Harry Bell

Personal information
- Full name: Henry Davey Bell
- Date of birth: 14 October 1924
- Place of birth: Castletown, County Durham, England
- Date of death: 22 April 2014 (aged 89)
- Place of death: Newcastle upon Tyne, Northumberland, England
- Position: Wing half

Senior career*
- Years: Team / Apps / (Gls)
- –: Hylton Colliery Welfare
- 1946–1955: Middlesbrough / 290 / (9)
- 1955–1959: Darlington / 126 / (19)
- –: Spennymoor United

Managerial career
- –: Spennymoor United

= Harry Bell (footballer, born 1924) =

English footballer

Henry Davey "Harry" Bell (14 October 1924 – 22 April 2014) was an English professional footballer, born in Castletown, County Durham, who made more than 400 appearances in the Football League playing as a wing half for Middlesbrough and Darlington.

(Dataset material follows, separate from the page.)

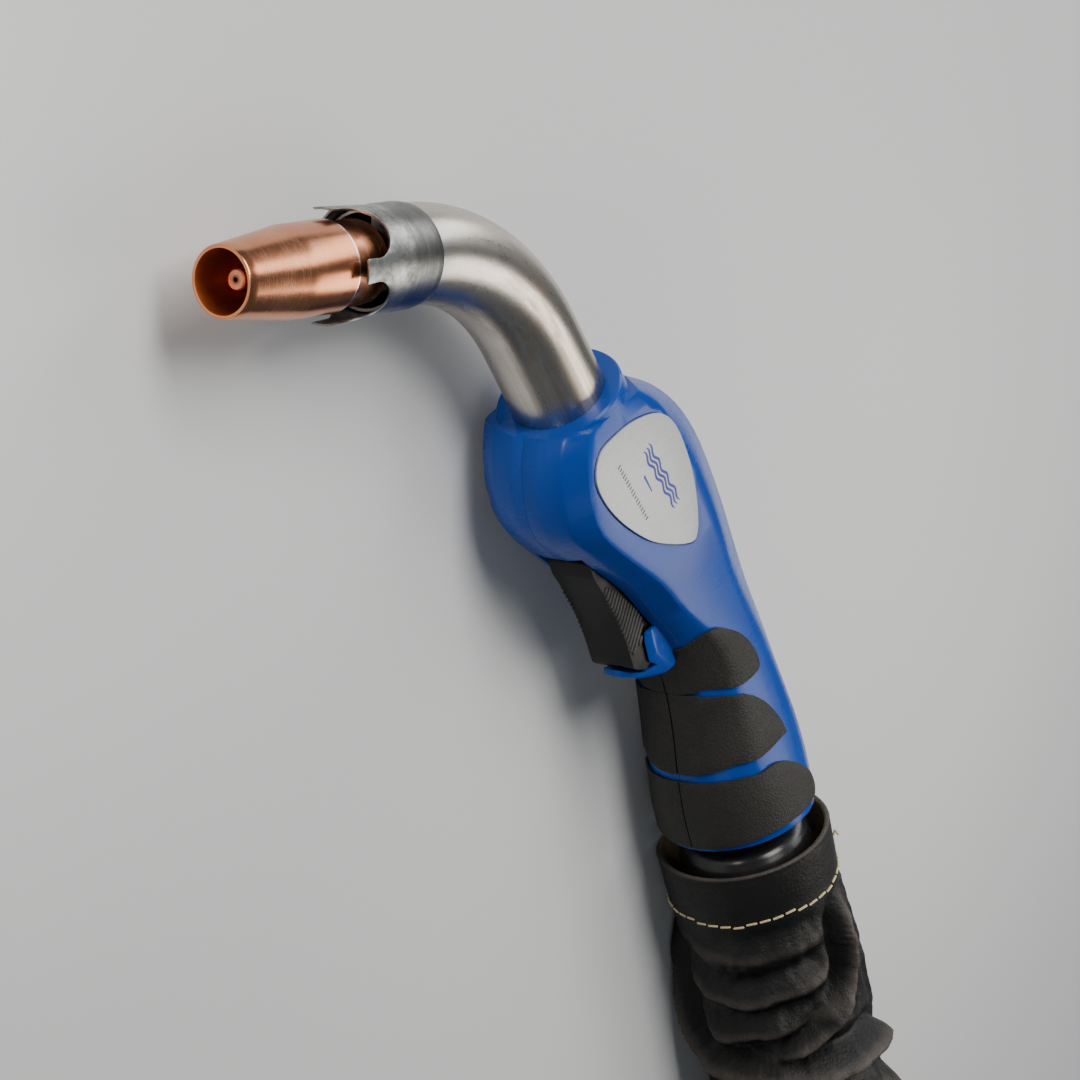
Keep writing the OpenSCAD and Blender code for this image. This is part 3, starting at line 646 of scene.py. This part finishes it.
def sleeve_surface(rows, columns):
    """Outer surface of the sleeve: points by row and column, and a tone value for each: positive on a ridge,
    painted paler for wear and a painted highlight; negative in a crease, painted shade.
    """
    folds = fold_samples()
    points, wear_highlights_and_crease_shades = [], []
    for i in range(rows):
        down = SLEEVE_TOP + (SLEEVE_END - SLEEVE_TOP) * i / (rows - 1)
        calm = min(1, max(0, (down - 189) / 8))
        for j in range(columns):
            degrees = 360 * j / columns
            rise, sag, wear_and_painted_light, crease_shade = 0.0, 0.0, 0.0, 0.0
            for fold, crest in folds:
                best, lift = 1e9, 0
                for q, s, strength in crest:
                    across = (degrees - q + 180) % 360 - 180
                    if abs(s - down) > FOLD_REACH or abs(across) > 34:
                        continue
                    gap = math.hypot(across * 0.49, down - s)
                    if gap < best:
                        best, lift = gap, strength
                        above = down < s
                if best < FOLD_REACH:
                    width = fold["width"] * (0.8 if above else 0.95)
                    shape = math.exp(-(best / width) ** 2)
                    hollow = -(0.75 if above else 0.3) * math.exp(-((best - 2 * width) / width) ** 2)
                    rise += lift * fold["height"] * (shape + hollow)
                    sag += lift * fold["droop"] * shape
                    # ridge crests get paler paint, wear and painted highlight; the hollows beside them get
                    # painted shade
                    rubbed_and_lit = math.exp(-(best / (0.42 * fold["width"])) ** 2)
                    wear_and_painted_light = max(wear_and_painted_light, lift * rubbed_and_lit * min(1, fold["height"] / 3.4))
                    crease_shade = max(crease_shade, -lift * hollow * min(1, fold["height"] / 3.0))
            q = math.radians(degrees)
            around = Vector((math.cos(q) * 1.1, math.sin(q) * 1.1, down * 0.028))
            rumple = noise.fractal(around * 1.7, 0.9, 2.1, 4) * 1.7 + noise.noise(around * 6.0) * 0.35
            radius = table_value(PROFILE, down) + calm * (rise + rumple)
            radius += (1 - calm) * 0.25 * noise.noise(around * 3)
            points.append((radius, q, down + calm * sag))
            # tone value: paler on ridges (wear and painted highlight), darker in creases (painted shade)
            wear_highlights_and_crease_shades.append(calm * (wear_and_painted_light if wear_and_painted_light > 0.12 else -crease_shade))
    return points, wear_highlights_and_crease_shades


def axis_height(down):
    return table_value([(171, 24.4), (240, 24.4), (270, 24.2), (300, 23.4), (330, 21.8), (360, 20.2), (372,
                                                                                                       20)],
                                                                                                       down)


def sleeve_point(radius, q, down):
    """A point round the hose, kept above the floor, in metres."""
    low = 0.35 - axis_height(down)
    z = radius * math.sin(q)
    if z < low + 3:
        t = (low + 3 - z) / 6
        z = low + 3 - 3 * (1 - math.exp(-2 * t))
    return Vector((COLLAR.x + (HOSE_X + radius * math.cos(q)) * MM, COLLAR.y - down * MM,
                   (axis_height(down) + z) * MM))


def make_sleeve():
    rows, columns = 300, 240
    surface, wear_highlights_and_crease_shades = sleeve_surface(rows, columns)
    thickness = 1.7
    rings, wear_and_painted_light, suede = [], [], []
    # inner lining, from the end of the cuff up to the rim
    for down in [230, 215, 205, 198, 192, 186, 180, 176, 173, 171.6]:
        inner = 24.9 if down < 187 else 24.9 - 5.2 * ease((down - 187) / 12)
        rings.append([(inner, 2 * math.pi * j / columns, down) for j in range(columns)])
        wear_and_painted_light.append([0.0] * columns)
        suede.append([1.0] * columns)
    # rolled rim, painted paler along its crest: wear and a painted highlight
    for turn in range(0, 181, 20):
        q = math.radians(turn)
        rings.append([(25.75 - 0.85 * math.cos(q), 2 * math.pi * j / columns, 171.1 - 0.85 * math.sin(q))
                      for j in range(columns)])
        wear_and_painted_light.append([0.9 * math.sin(q)] * columns)
        suede.append([1.0 if turn < 50 else 0.0] * columns)
    for i in range(2, rows):
        rings.append(surface[i * columns:(i + 1) * columns])
        wear_and_painted_light.append(wear_highlights_and_crease_shades[i * columns:(i + 1) * columns])
        suede.append([0.0] * columns)
    # turned-in lower edge
    for inward in (0.8, thickness, 4.0):
        rings.append([(r - inward, q, s - 0.4 * inward) for r, q, s in surface[-columns:]])
        wear_and_painted_light.append([0.2] * columns)
        suede.append([0.0] * columns)
    points = [sleeve_point(*p) for ring in rings for p in ring]
    faces = ring_faces(len(rings), columns, False)
    sleeve = add_piece("leather_sleeve_skin", points, faces, MATERIALS["leather"], "hose")
    for name, rows_of in (("wear_highlight_and_crease_shade", wear_and_painted_light), ("suede", suede)):
        layer = sleeve.data.attributes.new(name, "FLOAT", "POINT")
        layer.data.foreach_set("value", [v for row in rows_of for v in row])
    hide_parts("leather_sleeve")
    return sleeve


def capsule(start, end, radius, sides=8):
    """Points and faces of a rounded stitch between two points."""
    along = (end - start).normalized()
    side = along.orthogonal().normalized()
    up = along.cross(side)
    points = []
    steps = [(-0.9, 0.25), (-0.6, 0.75), (0, 1)]
    stations = [(start + along * radius * a, b) for a, b in steps]
    stations += [(end - along * radius * a, b) for a, b in steps[::-1]]
    for centre, size in stations:
        for j in range(sides):
            q = 2 * math.pi * j / sides
            points.append(centre + radius * size * (math.cos(q) * side + math.sin(q) * up))
    return points, ring_faces(len(stations), sides)


def make_stitches():
    points, faces = [], []
    count = 40
    for k in range(count):
        down = 187 + 0.5 * math.sin(k * 0.8) + 0.25 * math.sin(k * 2.3)
        a, b = 2 * math.pi * (k + 0.16) / count, 2 * math.pi * (k + 0.84) / count
        stitch = capsule(sleeve_point(26.15, a, down), sleeve_point(26.15, b, down + 0.15), 0.00036)
        append_mesh(points, faces, *stitch)
    loose = [sleeve_point(26.3, math.radians(58), 177), sleeve_point(27.3, math.radians(57), 175.5),
             sleeve_point(28.1, math.radians(59), 176.5)]
    for a, b in zip(loose, loose[1:]):
        append_mesh(points, faces, *capsule(a, b, 0.00035))
    stitches = add_piece("cuff_stitches", points, faces, MATERIALS["thread"], "hose")
    return stitches


# ---------- neck tube ----------
def make_neck():
    """The bent suction tube, with its length and the way round it stored for the material."""
    sides, outer, inner = 72, 14.0, 12.8
    steps = 40
    frames = [COLLAR_FRAME @ shift(0, 0, z) for z in (-36, -20, -8, 0, 8, 16)]
    for k in range(steps + 1):
        frames.append(COLLAR_FRAME @ shift(-NECK_RADIUS, 0, NECK_RISE)
                      @ Matrix.Rotation(-NECK_BEND * k / steps, 4, "Y") @ shift(NECK_RADIUS, 0, 0))
    frames += [NOZZLE_FRAME @ shift(0, 0, z) for z in (6, 12, 17.7)]
    outer_rings = [(m, outer) for m in frames] + [(NOZZLE_FRAME @ shift(0, 0, 18), outer - 0.25)]
    inner_rings = [(NOZZLE_FRAME @ shift(0, 0, 18), inner + 0.2)] + [(m, inner) for m in frames[::-1]]
    points, along, around = [], [], []
    total = len(frames)
    for index, (m, radius) in enumerate(outer_rings + inner_rings):
        share = index / total if index < total else max(0, 1 - (index - total) / total)
        for j in range(sides):
            q = 2 * math.pi * j / sides
            points.append(m @ (Vector((math.cos(q), math.sin(q), 0)) * radius * MM))
            along.append(share)
            around.append(j / sides)
    rings = len(outer_rings) + len(inner_rings)
    faces = ring_faces(rings, sides, False)
    last = (rings - 1) * sides
    faces += [(last + j, last + (j + 1) % sides, (j + 1) % sides, j) for j in range(sides)]
    neck = add_piece("neck_tube_skin", points, faces, MATERIALS["neck"], "torch")
    for name, values in (("along", along), ("around", around)):
        neck.data.attributes.new(name, "FLOAT", "POINT").data.foreach_set("value", values)
    split = neck.modifiers.new("split", "EDGE_SPLIT")
    split.split_angle = math.radians(35)
    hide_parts("neck_tube")


# ---------- trigger panels and badge marks ----------
RIB_PANEL = [(-9.1, -57.5), (-5.9, -59.6), (-3.3, -62.9), (-0.5, -66.9), (2.4, -71.1), (4.0, -74.9), (3.6,
                                                                                                      -78.4),
             (1.6, -81.3), (-0.7, -82.8), (-4.0, -83.5), (-4.9, -78.6), (-6.0, -73.4), (-6.6, -70.0), (-7.9,
                                                                                                       -65.8),
             (-9.6, -60.4)]
RIB_SPACING = 1.55
RIB_HEIGHT = 7.42
INK_THICKNESS = 0.07


def crossings(outline, start, along):
    """Distances along a line at which it crosses an outline."""
    found = []
    for (ax, ay), (bx, by) in zip(outline, outline[1:] + outline[:1]):
        ex, ey = bx - ax, by - ay
        denominator = along.x * ey - along.y * ex
        if abs(denominator) < 1e-9:
            continue
        t = ((ax - start.x) * ey - (ay - start.y) * ex) / denominator
        u = ((ax - start.x) * along.y - (ay - start.y) * along.x) / denominator
        if 0 <= u < 1:
            found.append(t)
    return sorted(found)


def make_trigger_ribs():
    """Slanting ribs on both sides of the trigger."""
    along = Vector((0.745, 0.667))
    across = Vector((0.667, -0.745))
    middle = Vector((-3.0, -70.5))
    points, faces = [], []
    for side in (-1, 1):
        for k in range(-9, 10):
            foot = middle + across * RIB_SPACING * k
            ends = crossings(RIB_PANEL, foot, along)
            if len(ends) < 2 or ends[-1] - ends[0] < 1.8:
                continue
            a, b = (foot + along * t for t in (ends[0] + 0.3, ends[-1] - 0.3))
            rib = capsule(at(a.x, a.y, side * RIB_HEIGHT), at(b.x, b.y, side * RIB_HEIGHT), 0.0005, 10)
            append_mesh(points, faces, *rib)
    ribs = add_piece("trigger_rib_panels", points, faces, MATERIALS["ribs"], "trigger")
    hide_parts("trigger_ribs")


def ribbon(centre_line, widths, side, low, high):
    """Points and faces of a thin flat strip along a line on the badge."""
    points = []
    count = len(centre_line)
    for k, (here, width) in enumerate(zip(centre_line, widths)):
        along = (centre_line[min(k + 1, count - 1)] - centre_line[max(k - 1, 0)]).normalized()
        across = Vector((along.y, -along.x)) * width / 2
        for spot, z in ((here - across, low), (here + across, low), (here + across, high), (here - across,
                                                                                            high)):
            points.append(at(spot.x, spot.y, side * z))
    return points, ring_faces(count, 4)


def make_badge_marks():
    """Three waves and a dash in blue, and a row of dark ticks, in place of any lettering."""
    top = 19.38
    for name, side in (("left", 1), ("right", -1)):
        blue, dark = ([], []), ([], [])
        start, end = Vector((9.0, -20.2)), Vector((17.1, -43.1))
        along = (end - start).normalized()
        across = Vector((-along.y, along.x))
        length = (end - start).length
        strips = []
        for row in (-1, 0, 1):
            line = [start + along * length * k / 48 + across * (1.55 * row + 0.55 * math.sin(k * math.pi / 6))
                    for k in range(49)]
            strips.append((line, [0.85 * min(1, 0.25 + k / 6, 0.25 + (48 - k) / 6) for k in range(49)]))
        dash = [Vector((5.4, -27.4)).lerp(Vector((7.2, -33.4)), k / 8) for k in range(9)]
        strips.append((dash, [0.9 - 0.06 * k for k in range(9)]))
        for line, widths in strips:
            append_mesh(*blue, *ribbon(line, widths, side, top, top + INK_THICKNESS))
        first, last = Vector((-4.4, -18.9)), Vector((2.3, -39.4))
        step = (last - first) / 17
        side_step = Vector((-step.y, step.x)).normalized()
        for k in range(18):
            tall = (0.85, 0.6, 0.72)[k % 3]
            middle = first + step * k
            line = [middle - side_step * tall, middle + side_step * tall]
            append_mesh(*dark, *ribbon(line, [0.42, 0.42], side, top, top + INK_THICKNESS))
        waves = add_piece("badge_waves_" + name, *blue, MATERIALS["ink"], "torch", smooth=False)
        ticks = add_piece("badge_ticks_" + name, *dark, MATERIALS["dark_ink"], "torch", smooth=False)


# ---------- floor and lights ----------
def make_floor():
    size = 6
    mesh = bpy.data.meshes.new("floor")
    mesh.from_pydata([(-size, -size, 0), (size, -size, 0), (size, size, 0), (-size, size, 0)], [], [(0, 1,
                                                                                                     2, 3)])
    floor = bpy.data.objects.new("floor", mesh)
    floor.data.materials.append(floor_paint())
    bpy.context.scene.collection.objects.link(floor)


def area_light(name, direction, distance, size, power, colour=(1, 1, 1), aim=None):
    light = bpy.data.lights.new(name, "AREA")
    light.shape = "RECTANGLE"
    light.size, light.size_y = size
    light.energy = power
    light.color = colour
    lamp = bpy.data.objects.new(name, light)
    direction = direction.normalized()
    lamp.location = (aim or COLLAR) + direction * distance
    lamp.rotation_mode = "QUATERNION"
    lamp.rotation_quaternion = direction.to_track_quat("Z", "Y")
    bpy.context.scene.collection.objects.link(lamp)


def make_lights():
    area_light("key", VIEW * 0.72 + RIGHT * 0.5 + UP * 0.5, 1.3, (0.6, 0.9), 19, (1, 0.97, 0.93))
    along = (MOUTH_FRAME.translation - COLLAR).normalized()
    area_light("band", VIEW - 2 * VIEW.dot(along) * along, 0.45, (0.2, 0.2), 0.55, (1, 0.95, 0.88),
               (COLLAR + MOUTH_FRAME.translation) / 2)
    area_light("fill", Vector((-0.9, -0.5, 0.7)), 1.8, (0.8, 0.8), 1.6, (0.93, 0.96, 1))
    area_light("mouth", Vector((-0.8, 0.45, 0.35)), 0.28, (0.05, 0.05), 0.3, (1, 0.95, 0.9),
               MOUTH_FRAME.translation)
    area_light("rim", Vector((0.9, 0.2, 0.5)), 1.6, (0.5, 1.4), 9)
    world = bpy.data.worlds.new("studio")
    bpy.context.scene.world = world
    world.use_nodes = True
    world.node_tree.nodes["Background"].inputs["Color"].default_value = (0.20, 0.23, 0.26, 1)
    world.node_tree.nodes["Background"].inputs["Strength"].default_value = 0.5


make_floor()
make_lights()
dress_cad_nodes()
sleeve = make_sleeve()
stitches = make_stitches()
make_neck()
make_trigger_ribs()
make_badge_marks()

He went on to manage Spennymoor United, taking the club from the first qualifying round of the 1963–64 FA Amateur Cup to the fourth round proper. Bell had a long cricket career with Durham County Cricket Club playing in the Minor Counties Championship.

His nephew Norman Bell played professional football for Wolverhampton Wanderers and Blackburn Rovers in the 1970s and 1980s.